# Richard Smith's Port Orford Coast Railroad



## livesteam5629 (Jan 2, 2008)

Help Please!
Where do I find Richard Smiths's website (?) detailing on how he built the Port Orford Coast Railroad? I saw it once before on MLS and now cannot find it. Any assistance greatly appreciated.
Noel


----------



## Gary Armitstead (Jan 2, 2008)

Noel, 

There is a pdf file here on the site somewhere pertaining to the construction of Richard's layout.


----------



## CCSII (Jan 3, 2008)

Noel

pm me your e-mail address and I will e-mail the pdf file to you.

Charley


----------



## SteveC (Jan 2, 2008)

Noel

Here ya go.

Port Orford Coast RR[/b]


----------



## tacfoley (Jan 3, 2008)

If you see a older guy there with a stuffed vulture, I hafta admit that it's me. 

tac 
www.ovgrs.org


----------



## sheepdog (Jan 2, 2008)

Beware the owner..........


















Craig


----------



## livesteam5629 (Jan 2, 2008)

Thanks everyone for your help. 
TAC...will be on the lookout for a stuffed vulture..think I have seen it before. Kinda looks like a overgrown crow. 
Charley..Thanks for the offer. I may take you up on it if unsucessufl in downloading from site. 
SteveC...Thanks for the pointer. 
Craig...Have seen the owner on the Discovery/History/SiFi channels. Looks familiar. 
Noel


----------



## CapeCodSteam (Jan 2, 2008)

I remember printing this out one night and reading through on a quiet night shift. 
Three years later it is just as wonderful to browse through. 
No weeding needed


----------



## CCSII (Jan 3, 2008)

Absolute best post/article on this or any board ever!


----------



## Bruce Chandler (Jan 2, 2008)

It's even better in person


----------



## SteveC (Jan 2, 2008)

Posted By livesteam5629 on 04 Feb 2010 04:29 PM 
_Charley..Thanks for the offer. I may take you up on it if unsuccessful in downloading from site._ Noel

You didn't mention the type of Internet connection you have, if you have a high-speed type (e.g. ADSL) then you shouldn't have a problem, however, if you are on a dial-up connection it's going to take a very long time to download the single file version (i.e. file size is 25MB).

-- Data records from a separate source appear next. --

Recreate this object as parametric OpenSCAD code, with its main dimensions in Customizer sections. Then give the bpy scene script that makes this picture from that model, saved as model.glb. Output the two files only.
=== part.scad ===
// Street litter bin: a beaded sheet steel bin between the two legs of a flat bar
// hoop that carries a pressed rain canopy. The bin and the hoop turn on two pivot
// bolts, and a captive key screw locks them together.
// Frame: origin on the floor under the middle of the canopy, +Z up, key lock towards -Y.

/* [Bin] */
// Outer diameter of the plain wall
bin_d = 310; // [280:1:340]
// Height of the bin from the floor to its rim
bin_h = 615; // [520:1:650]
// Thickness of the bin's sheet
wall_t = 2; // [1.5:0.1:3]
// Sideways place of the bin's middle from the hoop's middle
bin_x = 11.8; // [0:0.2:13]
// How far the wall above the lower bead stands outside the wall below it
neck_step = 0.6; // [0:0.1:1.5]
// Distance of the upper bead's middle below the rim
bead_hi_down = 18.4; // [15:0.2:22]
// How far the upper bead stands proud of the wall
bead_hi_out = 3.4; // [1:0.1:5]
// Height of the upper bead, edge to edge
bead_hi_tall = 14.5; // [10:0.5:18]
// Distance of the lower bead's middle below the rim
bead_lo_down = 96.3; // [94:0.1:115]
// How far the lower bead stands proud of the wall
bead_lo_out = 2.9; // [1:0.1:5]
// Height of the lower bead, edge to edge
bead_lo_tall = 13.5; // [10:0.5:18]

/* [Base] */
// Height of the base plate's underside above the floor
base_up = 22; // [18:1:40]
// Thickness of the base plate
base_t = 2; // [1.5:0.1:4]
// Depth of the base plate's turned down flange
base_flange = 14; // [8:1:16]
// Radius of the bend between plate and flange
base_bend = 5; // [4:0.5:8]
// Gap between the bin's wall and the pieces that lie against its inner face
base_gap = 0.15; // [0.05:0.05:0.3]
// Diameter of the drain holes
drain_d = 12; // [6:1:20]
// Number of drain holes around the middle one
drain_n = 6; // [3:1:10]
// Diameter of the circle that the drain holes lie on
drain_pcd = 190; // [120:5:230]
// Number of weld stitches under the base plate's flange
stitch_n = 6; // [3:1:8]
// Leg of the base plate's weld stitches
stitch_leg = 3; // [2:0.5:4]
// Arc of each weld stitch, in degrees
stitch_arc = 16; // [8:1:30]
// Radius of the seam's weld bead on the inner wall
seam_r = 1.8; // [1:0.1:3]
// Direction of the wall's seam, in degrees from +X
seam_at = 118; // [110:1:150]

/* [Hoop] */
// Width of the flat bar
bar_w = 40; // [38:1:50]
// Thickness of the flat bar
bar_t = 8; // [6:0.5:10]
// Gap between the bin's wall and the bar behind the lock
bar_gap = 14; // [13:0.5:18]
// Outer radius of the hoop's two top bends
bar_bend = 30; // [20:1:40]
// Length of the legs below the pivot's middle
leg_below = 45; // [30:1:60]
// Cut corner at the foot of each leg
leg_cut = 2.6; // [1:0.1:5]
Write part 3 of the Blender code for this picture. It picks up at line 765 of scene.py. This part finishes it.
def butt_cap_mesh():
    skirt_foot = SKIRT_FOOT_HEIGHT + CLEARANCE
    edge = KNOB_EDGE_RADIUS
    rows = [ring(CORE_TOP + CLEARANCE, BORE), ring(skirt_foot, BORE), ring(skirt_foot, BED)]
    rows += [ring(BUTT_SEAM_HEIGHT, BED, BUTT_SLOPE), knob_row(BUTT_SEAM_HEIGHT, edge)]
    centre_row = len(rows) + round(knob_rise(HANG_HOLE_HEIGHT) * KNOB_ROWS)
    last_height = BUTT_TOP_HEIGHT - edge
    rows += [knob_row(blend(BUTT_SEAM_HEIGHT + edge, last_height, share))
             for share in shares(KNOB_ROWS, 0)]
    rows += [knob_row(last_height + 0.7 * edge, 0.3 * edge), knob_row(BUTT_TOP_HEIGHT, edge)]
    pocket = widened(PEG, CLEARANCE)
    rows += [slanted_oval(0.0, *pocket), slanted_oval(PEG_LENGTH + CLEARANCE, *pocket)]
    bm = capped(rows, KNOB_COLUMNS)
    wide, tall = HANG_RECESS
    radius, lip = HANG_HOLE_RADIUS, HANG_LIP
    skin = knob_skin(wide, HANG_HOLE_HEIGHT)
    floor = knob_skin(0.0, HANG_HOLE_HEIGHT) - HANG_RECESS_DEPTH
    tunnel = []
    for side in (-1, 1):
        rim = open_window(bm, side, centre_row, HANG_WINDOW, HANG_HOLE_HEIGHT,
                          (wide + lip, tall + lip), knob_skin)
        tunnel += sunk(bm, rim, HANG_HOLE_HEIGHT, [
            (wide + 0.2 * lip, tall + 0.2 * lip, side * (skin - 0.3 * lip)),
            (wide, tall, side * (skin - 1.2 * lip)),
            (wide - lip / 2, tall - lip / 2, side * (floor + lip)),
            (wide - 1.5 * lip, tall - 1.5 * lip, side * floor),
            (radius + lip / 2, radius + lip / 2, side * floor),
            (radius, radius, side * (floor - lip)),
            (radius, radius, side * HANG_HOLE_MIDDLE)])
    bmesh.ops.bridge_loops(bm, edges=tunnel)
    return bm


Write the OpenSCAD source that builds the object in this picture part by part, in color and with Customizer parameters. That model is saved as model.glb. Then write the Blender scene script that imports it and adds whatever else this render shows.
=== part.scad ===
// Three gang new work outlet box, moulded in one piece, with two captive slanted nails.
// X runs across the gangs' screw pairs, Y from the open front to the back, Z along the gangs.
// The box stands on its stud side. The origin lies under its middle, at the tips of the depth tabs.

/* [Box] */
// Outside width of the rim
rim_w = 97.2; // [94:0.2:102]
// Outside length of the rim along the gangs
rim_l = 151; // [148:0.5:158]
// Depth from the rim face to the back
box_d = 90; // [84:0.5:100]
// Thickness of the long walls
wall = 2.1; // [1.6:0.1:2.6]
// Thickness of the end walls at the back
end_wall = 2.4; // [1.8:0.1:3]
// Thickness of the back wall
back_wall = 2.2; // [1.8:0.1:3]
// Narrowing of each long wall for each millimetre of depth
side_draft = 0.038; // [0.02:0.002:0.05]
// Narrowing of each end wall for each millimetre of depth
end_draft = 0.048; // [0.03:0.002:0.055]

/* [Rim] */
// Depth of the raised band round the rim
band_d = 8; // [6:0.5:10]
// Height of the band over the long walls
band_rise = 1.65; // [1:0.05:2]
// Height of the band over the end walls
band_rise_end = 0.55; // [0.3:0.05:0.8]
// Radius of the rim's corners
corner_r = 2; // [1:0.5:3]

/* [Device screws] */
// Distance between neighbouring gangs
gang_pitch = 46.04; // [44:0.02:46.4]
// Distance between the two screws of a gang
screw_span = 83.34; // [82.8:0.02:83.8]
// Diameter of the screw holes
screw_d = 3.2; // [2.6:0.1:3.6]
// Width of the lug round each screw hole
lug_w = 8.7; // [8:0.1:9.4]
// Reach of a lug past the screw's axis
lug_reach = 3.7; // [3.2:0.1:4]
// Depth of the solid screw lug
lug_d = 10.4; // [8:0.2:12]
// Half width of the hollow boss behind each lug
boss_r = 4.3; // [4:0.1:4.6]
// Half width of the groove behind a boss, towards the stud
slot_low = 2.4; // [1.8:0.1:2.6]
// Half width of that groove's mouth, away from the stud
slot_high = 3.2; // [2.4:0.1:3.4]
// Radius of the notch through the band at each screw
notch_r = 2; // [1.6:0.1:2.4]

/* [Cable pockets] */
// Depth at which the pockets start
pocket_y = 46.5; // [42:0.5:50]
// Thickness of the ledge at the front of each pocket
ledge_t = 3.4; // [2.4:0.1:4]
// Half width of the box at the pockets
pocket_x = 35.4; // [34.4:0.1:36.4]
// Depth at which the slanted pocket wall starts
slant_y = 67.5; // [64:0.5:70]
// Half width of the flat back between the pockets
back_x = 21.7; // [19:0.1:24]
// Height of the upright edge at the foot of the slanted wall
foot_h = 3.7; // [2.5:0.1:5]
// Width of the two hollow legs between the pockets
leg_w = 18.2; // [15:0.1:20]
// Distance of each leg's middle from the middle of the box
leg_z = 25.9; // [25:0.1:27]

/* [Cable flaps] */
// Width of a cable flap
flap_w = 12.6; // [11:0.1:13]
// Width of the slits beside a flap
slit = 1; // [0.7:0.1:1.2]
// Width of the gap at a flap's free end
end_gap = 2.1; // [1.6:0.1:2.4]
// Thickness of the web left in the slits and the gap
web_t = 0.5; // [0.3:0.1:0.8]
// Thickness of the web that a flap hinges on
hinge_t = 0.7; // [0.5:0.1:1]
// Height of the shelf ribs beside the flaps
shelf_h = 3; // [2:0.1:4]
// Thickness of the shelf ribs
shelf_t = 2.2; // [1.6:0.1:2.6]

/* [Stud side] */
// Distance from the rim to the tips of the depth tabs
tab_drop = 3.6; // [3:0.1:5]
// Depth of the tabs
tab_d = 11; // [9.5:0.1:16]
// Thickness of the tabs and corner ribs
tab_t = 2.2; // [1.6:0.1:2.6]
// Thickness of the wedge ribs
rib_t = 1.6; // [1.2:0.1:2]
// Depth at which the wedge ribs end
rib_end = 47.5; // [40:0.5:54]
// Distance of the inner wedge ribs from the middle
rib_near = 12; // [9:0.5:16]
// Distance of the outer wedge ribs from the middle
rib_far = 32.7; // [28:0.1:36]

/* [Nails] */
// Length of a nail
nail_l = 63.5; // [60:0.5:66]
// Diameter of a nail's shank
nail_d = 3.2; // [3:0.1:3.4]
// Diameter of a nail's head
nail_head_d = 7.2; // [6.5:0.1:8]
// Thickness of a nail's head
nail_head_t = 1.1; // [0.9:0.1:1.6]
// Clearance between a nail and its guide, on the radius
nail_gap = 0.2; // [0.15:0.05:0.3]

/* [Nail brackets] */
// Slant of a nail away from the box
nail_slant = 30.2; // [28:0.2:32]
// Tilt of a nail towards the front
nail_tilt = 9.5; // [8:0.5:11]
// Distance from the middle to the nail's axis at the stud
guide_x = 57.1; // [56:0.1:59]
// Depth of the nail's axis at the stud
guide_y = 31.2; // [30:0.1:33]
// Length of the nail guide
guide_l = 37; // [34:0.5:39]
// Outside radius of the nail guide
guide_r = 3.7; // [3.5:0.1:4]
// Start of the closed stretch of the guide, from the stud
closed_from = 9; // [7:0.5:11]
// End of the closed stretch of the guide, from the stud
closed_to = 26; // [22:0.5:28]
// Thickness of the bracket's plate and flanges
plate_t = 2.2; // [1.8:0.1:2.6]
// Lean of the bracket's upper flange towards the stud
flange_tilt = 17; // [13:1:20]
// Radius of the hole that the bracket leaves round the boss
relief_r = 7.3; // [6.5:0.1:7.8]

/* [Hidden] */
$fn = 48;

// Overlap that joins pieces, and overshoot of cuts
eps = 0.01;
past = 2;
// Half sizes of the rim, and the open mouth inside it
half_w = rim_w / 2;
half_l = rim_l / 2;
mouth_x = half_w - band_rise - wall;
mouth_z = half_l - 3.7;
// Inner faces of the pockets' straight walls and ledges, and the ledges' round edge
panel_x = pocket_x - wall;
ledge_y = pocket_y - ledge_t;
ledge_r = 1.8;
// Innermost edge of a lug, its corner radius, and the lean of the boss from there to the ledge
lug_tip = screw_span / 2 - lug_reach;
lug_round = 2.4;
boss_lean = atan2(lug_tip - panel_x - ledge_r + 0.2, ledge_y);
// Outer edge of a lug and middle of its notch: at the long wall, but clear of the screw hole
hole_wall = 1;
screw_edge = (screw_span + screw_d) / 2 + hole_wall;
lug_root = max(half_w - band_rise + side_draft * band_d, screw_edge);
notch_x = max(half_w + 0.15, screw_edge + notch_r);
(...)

Somebody else kept having problems downloading the single file version, so I broke it down into three sections. So if you encounter problems with the big file you can try the following links and download it in three separate files. However, understand some of the navigation features that are available in the single file version are not functional/available in the three file version.

Port Orford Coast RR - Part 1[/b]

Port Orford Coast RR - Part 2[/b] 
Port Orford Coast RR - Part 3[/b]


----------



## livesteam5629 (Jan 2, 2008)

Thanks again Steve. Very helpful. 
Noel


----------



## Richard Smith (Jan 2, 2008)

Posted By sheepdog on 04 Feb 2010 03:11 PM 
Beware the owner..........


















Craig 


Hmmmm! Definitely not my best profile....


----------